• [AIM]: All lines in the data bearing the string "from" should be identified and copied.
-------------------------
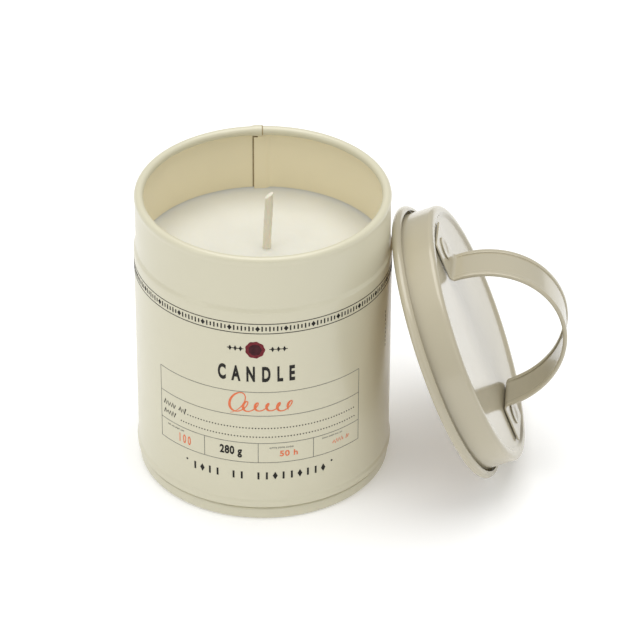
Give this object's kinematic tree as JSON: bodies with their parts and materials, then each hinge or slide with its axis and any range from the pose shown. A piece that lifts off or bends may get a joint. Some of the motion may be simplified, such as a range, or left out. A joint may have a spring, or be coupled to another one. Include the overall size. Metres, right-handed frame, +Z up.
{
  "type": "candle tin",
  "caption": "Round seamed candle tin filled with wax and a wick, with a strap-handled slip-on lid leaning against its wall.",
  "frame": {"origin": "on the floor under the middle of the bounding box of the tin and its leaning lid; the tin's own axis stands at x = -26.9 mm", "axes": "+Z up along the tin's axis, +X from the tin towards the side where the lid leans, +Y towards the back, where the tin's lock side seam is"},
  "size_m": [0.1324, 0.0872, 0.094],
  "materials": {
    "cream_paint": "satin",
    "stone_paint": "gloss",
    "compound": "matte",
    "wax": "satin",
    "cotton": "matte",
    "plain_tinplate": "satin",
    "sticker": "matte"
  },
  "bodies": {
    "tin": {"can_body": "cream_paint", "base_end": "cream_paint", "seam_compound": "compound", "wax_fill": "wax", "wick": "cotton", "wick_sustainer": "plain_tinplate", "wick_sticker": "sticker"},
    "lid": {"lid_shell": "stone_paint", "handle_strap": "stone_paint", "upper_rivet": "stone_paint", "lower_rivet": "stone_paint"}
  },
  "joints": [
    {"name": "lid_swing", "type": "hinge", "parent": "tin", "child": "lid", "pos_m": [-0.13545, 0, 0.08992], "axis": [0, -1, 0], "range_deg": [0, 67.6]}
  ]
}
-------------------------
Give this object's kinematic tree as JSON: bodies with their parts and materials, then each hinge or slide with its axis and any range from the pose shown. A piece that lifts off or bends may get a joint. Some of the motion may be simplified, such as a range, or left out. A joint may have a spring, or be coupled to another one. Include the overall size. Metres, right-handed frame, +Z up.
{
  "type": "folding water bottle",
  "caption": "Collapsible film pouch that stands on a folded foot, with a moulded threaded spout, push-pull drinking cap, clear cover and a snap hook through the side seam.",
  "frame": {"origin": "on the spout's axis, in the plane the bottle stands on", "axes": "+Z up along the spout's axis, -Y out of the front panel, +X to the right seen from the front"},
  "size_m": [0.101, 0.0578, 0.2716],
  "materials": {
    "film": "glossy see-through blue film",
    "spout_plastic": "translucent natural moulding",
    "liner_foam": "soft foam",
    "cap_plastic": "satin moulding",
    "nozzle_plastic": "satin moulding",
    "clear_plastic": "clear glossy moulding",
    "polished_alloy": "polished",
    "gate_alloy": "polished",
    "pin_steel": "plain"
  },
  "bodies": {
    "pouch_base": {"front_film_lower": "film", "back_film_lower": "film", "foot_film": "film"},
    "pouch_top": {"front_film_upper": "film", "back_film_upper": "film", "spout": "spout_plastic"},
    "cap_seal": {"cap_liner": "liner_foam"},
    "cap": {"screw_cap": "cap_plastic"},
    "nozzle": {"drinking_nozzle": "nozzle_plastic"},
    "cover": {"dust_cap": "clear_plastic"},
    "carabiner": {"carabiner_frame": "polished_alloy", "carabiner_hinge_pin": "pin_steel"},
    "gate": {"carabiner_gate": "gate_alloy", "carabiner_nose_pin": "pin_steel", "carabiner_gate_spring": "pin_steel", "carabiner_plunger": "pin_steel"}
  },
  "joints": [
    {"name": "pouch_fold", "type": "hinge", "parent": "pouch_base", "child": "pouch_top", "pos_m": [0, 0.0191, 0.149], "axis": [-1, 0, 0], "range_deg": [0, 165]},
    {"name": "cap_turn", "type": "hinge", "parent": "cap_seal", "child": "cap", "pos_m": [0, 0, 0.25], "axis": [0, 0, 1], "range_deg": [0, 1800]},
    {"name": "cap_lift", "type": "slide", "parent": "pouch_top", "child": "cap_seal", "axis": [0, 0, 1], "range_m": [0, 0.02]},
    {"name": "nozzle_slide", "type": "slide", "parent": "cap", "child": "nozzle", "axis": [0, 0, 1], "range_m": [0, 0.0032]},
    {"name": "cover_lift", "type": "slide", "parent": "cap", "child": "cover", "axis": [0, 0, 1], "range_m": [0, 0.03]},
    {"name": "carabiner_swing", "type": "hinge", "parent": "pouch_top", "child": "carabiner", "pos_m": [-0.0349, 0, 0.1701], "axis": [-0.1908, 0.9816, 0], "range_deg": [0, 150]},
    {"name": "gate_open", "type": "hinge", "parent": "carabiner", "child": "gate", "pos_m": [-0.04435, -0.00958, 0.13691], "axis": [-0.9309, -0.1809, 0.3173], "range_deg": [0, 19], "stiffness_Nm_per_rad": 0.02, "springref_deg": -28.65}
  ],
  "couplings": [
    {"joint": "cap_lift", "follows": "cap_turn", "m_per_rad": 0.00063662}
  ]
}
-------------------------
• [TASK RESPONSE]:
Give this object's kinematic tree as JSON: bodies with their parts and materials, then each hinge or slide with its axis and any range from the pose shown. A piece that lifts off or bends may get a joint. Some of the motion may be simplified, such as a range, or left out. A joint may have a spring, or be coupled to another one. Include the overall size. Metres, right-handed frame, +Z up.
  "frame": {"origin": "on the floor under the middle of the bounding box of the tin and its leaning lid; the tin's own axis stands at x = -26.9 mm", "axes": "+Z up along the tin's axis, +X from the tin towards the side where the lid leans, +Y towards the back, where the tin's lock side seam is"},
Give this object's kinematic tree as JSON: bodies with their parts and materials, then each hinge or slide with its axis and any range from the pose shown. A piece that lifts off or bends may get a joint. Some of the motion may be simplified, such as a range, or left out. A joint may have a spring, or be coupled to another one. Include the overall size. Metres, right-handed frame, +Z up.
  "frame": {"origin": "on the spout's axis, in the plane the bottle stands on", "axes": "+Z up along the spout's axis, -Y out of the front panel, +X to the right seen from the front"},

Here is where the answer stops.